Abstract

AbstractThe electrical resistivity tomography (ERT) method is often challenged by the presence of reinforced concrete (RC) in urban and industrial environments, because the embedded metallic wire mesh can severely distort the distribution of subsurface currents. We investigate one typical scenario in real applications, in which an RC floor overlays the natural topsoil or rock. Our synthetic forward simulations show that the embedded wire mesh behaves like a local good conductor in data of small source‐receiver separations and acts like an equal‐potential object that keeps the potential from decaying at large source‐receiver separations.
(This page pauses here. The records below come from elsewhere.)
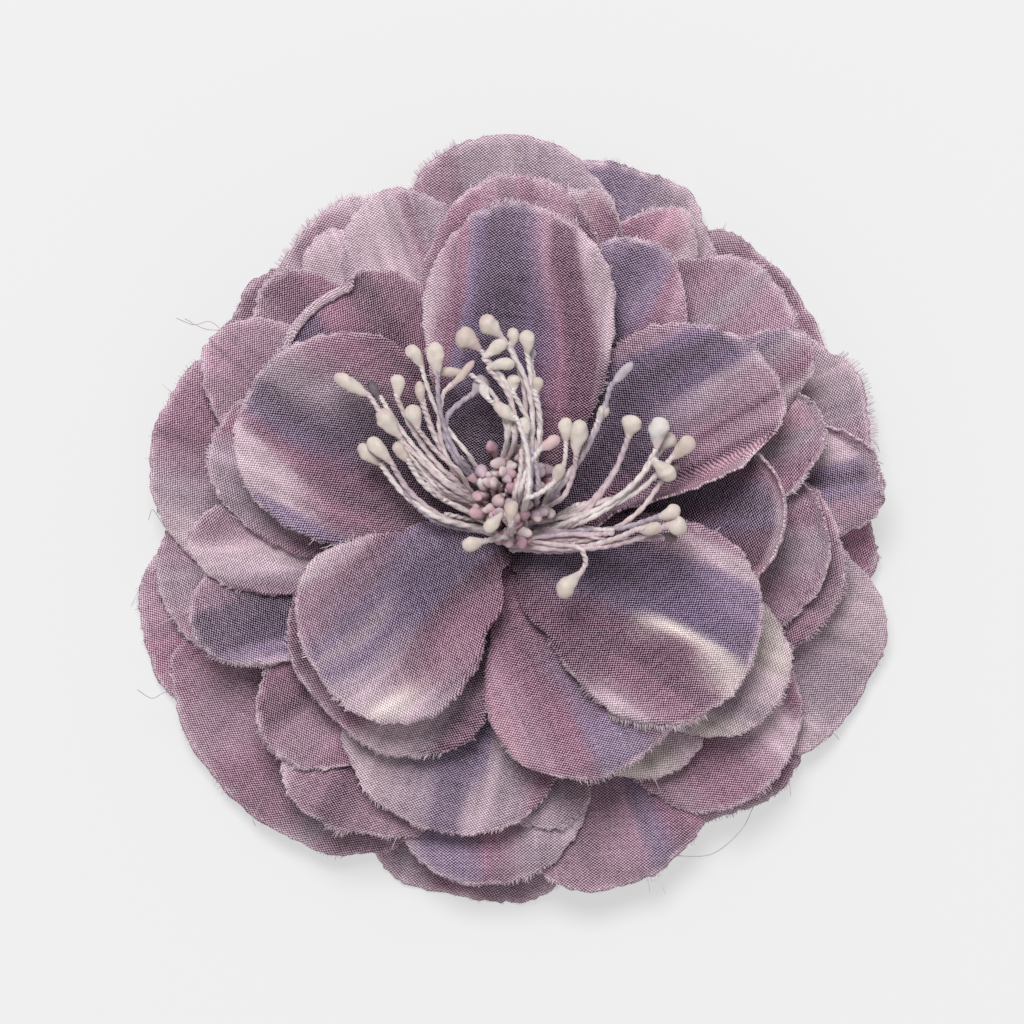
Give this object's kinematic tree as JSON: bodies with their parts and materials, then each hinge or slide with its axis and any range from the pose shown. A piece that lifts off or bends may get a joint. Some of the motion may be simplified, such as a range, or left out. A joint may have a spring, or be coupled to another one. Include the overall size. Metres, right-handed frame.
{
  "type": "flower lapel pin",
  "caption": "Round flower brooch of layered, frayed, space-dyed cloth petals with a bunch of knotted stamen threads on a felt back with a stick pin.",
  "frame": {"origin": "on the surface the flower rests on, under the middle of its outline", "axes": "+Z is the flower's face, up from the surface; +Y is the top of the flower as it is worn; +X is the wearer's view to the right when looking at the face"},
  "size_m": [0.1006, 0.1046, 0.0373],
  "materials": {
    "petal_cloth": "matt, space-dyed in indigo, plum, mauve and rose",
    "back_felt": "matt felt",
    "pin_metal": "nickel-plated steel",
    "stamen_thread": "waxed thread",
    "pip": "satin, cream",
    "bud": "satin, rose"
  },
  "bodies": {
    "root": {"pin_back": "pin_metal", "felt_back": "back_felt", "petal_1_1": "petal_cloth", "petal_1_2": "petal_cloth", "petal_1_3": "petal_cloth", "petal_1_4": "petal_cloth", "petal_1_5": "petal_cloth", "petal_1_6": "petal_cloth", "petal_2_1": "petal_cloth", "petal_2_2": "petal_cloth", "petal_2_3": "petal_cloth", "petal_2_4": "petal_cloth", "petal_2_5": "petal_cloth", "petal_2_6": "petal_cloth", "petal_2_7": "petal_cloth", "petal_3_1": "petal_cloth", "petal_3_2": "petal_cloth", "petal_3_3": "petal_cloth", "petal_3_4": "petal_cloth", "petal_3_5": "petal_cloth", "petal_3_6": "petal_cloth", "petal_4_1": "petal_cloth", "petal_4_2": "petal_cloth", "petal_4_3": "petal_cloth", "petal_4_4": "petal_cloth", "petal_4_5": "petal_cloth", "petal_5_1": "petal_cloth", "petal_5_2": "petal_cloth", "petal_5_3": "petal_cloth", "petal_5_4": "petal_cloth", "petal_5_5": "petal_cloth", "petal_5_6": "petal_cloth", "petal_5_7": "petal_cloth", "petal_5_8": "petal_cloth", "petal_5_9": "petal_cloth", "petal_5_10": "petal_cloth", "petal_5_11": "petal_cloth", "petal_5_12": "petal_cloth", "petal_5_13": "petal_cloth", "petal_6_1": "petal_cloth", "petal_6_2": "petal_cloth", "petal_6_3": "petal_cloth", "petal_6_4": "petal_cloth", "petal_6_5": "petal_cloth", "petal_6_6": "petal_cloth", "petal_6_7": "petal_cloth", "petal_7_1": "petal_cloth", "petal_7_2": "petal_cloth", "petal_7_3": "petal_cloth", "petal_7_4": "petal_cloth", "petal_7_5": "petal_cloth", "stamens": "stamen_thread"}
  },
  "joints": []
}
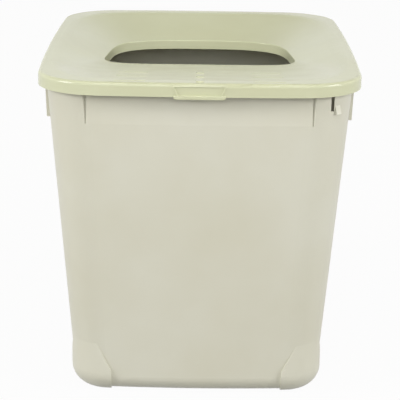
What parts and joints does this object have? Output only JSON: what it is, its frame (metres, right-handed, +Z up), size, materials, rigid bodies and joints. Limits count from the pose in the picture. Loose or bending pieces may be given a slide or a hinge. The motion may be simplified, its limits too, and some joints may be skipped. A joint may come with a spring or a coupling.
{
  "type": "top entry litter box",
  "caption": "Tall tapered litter tub with a hinged lid, dished towards an entry opening for a cat, with a front lift tab, side lift skirts and moulded feet.",
  "frame": {"origin": "on the floor, under the middle of the closed lid", "axes": "+Z up, -Y towards the front with the lift tab, +X towards the right as seen from the front"},
  "size_m": [0.3866, 0.5316, 0.3977],
  "materials": {
    "tub_plastic": "satin moulded polypropylene",
    "lid_plastic": "satin moulded polypropylene",
    "pin_plastic": "satin moulded acetal"
  },
  "bodies": {
    "tub": {"tub": "tub_plastic", "left_hinge_pin": "pin_plastic", "right_hinge_pin": "pin_plastic"},
    "lid": {"lid": "lid_plastic"}
  },
  "joints": [
    {"name": "lid_hinge", "type": "hinge", "parent": "tub", "child": "lid", "pos_m": [0, 0.2635, 0.3883], "axis": [-1, 0, 0], "range_deg": [0, 105]}
  ]
}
Routine ERT inversions that ignore the RC cannot work properly because the thin and highly conductive wire mesh may be manifested as large uninterpretable low‐resistivity anomalies in the imaging results. Two remedies are adopted to improve the ERT resolution in such cases. First, we find a top layer with high conductivity in our model to adequately represent the wire mesh; then, we initiate the inversion with the top‐layer model as the starting and reference model. This warm‐start approach overcomes the difficulty of recovering the large conductivity contrast between metallic objects and regular earth materials. Second, underground electrodes are added to the survey array, so more information from depth can be obtained to fight against the dominance of current channelling in the wire mesh. Finally, our strategies are used to invert a real ERT dataset from an indoor manufacturing plant, where RC covers the entire floor of the building and electrodes are in contact with the soil through open holes in the floor. Our simulation and field data inversion verify our findings and demonstrate the effectiveness of our solutions in improving the resolution of ERT when the survey is carried out over RC floor in urban and industrial environments.